(Required work)
Quote exactly, and only, the lines of the material below from the line with "Write the OpenSCAD" through the line with "lid stands open.".

━━━━

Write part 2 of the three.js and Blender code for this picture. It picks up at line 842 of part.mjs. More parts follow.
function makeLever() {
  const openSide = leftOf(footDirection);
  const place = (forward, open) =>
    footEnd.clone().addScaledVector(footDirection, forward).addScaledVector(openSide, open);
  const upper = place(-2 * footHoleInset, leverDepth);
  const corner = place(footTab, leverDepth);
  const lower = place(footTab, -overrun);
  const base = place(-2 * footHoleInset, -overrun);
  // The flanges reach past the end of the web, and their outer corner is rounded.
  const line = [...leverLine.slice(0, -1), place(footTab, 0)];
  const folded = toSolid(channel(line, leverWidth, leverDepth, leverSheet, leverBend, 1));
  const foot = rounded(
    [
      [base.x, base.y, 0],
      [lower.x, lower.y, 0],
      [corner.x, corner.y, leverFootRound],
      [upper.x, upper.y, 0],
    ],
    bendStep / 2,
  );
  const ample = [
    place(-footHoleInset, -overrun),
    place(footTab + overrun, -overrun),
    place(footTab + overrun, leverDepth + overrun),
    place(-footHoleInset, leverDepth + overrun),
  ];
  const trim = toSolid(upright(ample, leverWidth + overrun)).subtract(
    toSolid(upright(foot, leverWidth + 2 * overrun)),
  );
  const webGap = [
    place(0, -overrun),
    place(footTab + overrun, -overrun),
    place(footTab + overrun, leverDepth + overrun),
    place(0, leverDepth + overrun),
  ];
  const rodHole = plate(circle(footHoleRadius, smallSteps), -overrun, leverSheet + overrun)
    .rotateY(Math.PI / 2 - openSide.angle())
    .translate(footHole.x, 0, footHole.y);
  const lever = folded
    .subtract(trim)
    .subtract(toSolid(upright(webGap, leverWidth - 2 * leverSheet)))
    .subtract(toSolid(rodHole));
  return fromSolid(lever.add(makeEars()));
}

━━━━

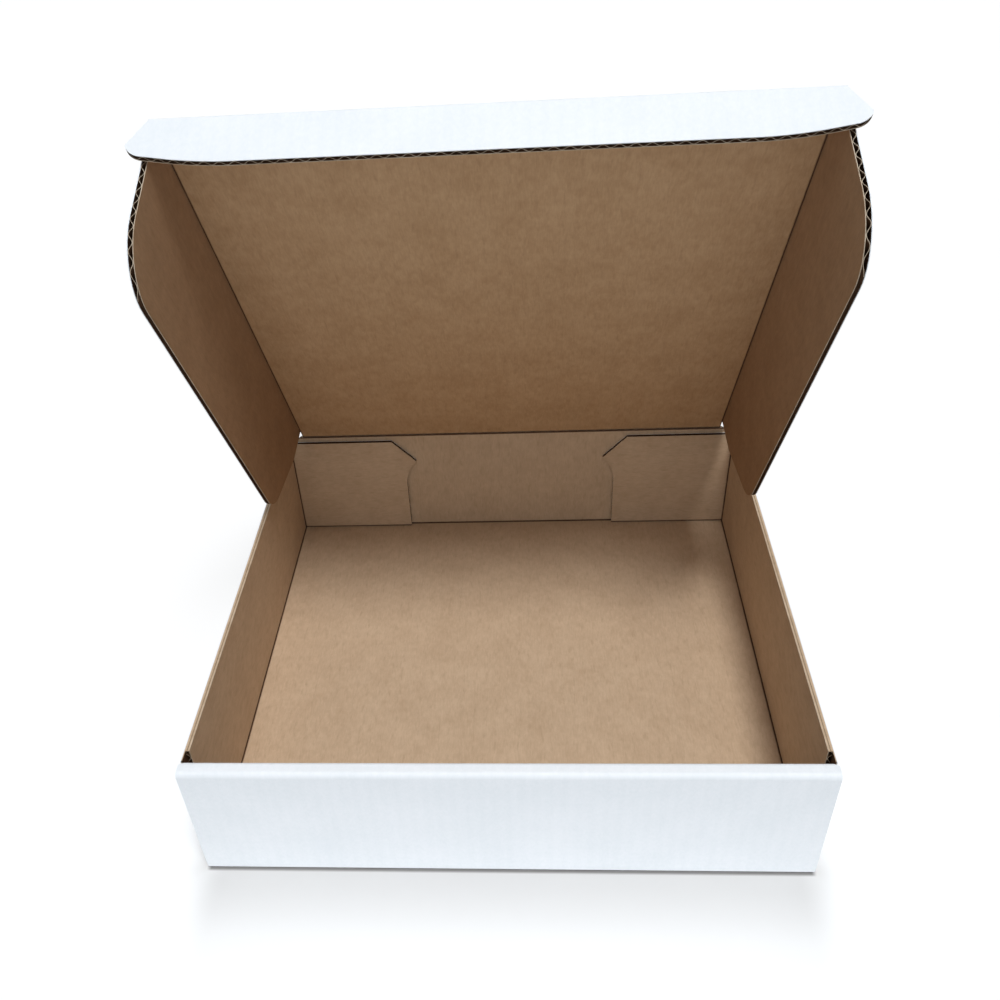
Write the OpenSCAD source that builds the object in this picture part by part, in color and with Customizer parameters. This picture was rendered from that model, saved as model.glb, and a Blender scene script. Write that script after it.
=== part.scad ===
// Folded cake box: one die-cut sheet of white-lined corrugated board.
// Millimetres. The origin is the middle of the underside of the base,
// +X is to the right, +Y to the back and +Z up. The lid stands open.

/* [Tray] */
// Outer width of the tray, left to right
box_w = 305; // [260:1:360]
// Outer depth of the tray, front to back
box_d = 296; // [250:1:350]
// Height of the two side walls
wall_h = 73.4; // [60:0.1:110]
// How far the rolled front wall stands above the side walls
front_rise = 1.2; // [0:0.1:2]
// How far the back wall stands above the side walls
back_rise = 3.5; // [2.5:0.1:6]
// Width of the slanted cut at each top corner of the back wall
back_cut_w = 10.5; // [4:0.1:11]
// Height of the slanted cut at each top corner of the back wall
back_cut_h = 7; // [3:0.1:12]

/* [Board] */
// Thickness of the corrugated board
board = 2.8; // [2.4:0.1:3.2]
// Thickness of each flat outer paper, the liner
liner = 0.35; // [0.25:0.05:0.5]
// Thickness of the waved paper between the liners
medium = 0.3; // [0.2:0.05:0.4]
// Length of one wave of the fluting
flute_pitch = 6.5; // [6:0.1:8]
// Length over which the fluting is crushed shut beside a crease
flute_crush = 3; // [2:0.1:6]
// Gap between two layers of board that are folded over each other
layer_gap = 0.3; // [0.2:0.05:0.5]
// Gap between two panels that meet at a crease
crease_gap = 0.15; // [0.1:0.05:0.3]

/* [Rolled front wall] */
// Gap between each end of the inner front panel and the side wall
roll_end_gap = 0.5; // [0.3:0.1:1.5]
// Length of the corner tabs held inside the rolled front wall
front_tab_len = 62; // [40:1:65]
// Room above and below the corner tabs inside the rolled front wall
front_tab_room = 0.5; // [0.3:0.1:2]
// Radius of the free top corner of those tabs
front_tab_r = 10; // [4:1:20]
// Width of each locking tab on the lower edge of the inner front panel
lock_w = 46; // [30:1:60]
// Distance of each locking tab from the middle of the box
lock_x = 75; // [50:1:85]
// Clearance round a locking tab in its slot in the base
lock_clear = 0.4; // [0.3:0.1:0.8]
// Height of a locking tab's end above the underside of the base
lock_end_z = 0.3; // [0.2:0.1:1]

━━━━

(Task result)
Write the OpenSCAD source that builds the object in this picture part by part, in color and with Customizer parameters. This picture was rendered from that model, saved as model.glb, and a Blender scene script. Write that script after it.
=== part.scad ===
// Folded cake box: one die-cut sheet of white-lined corrugated board.
// Millimetres. The origin is the middle of the underside of the base,
// +X is to the right, +Y to the back and +Z up. The lid stands open.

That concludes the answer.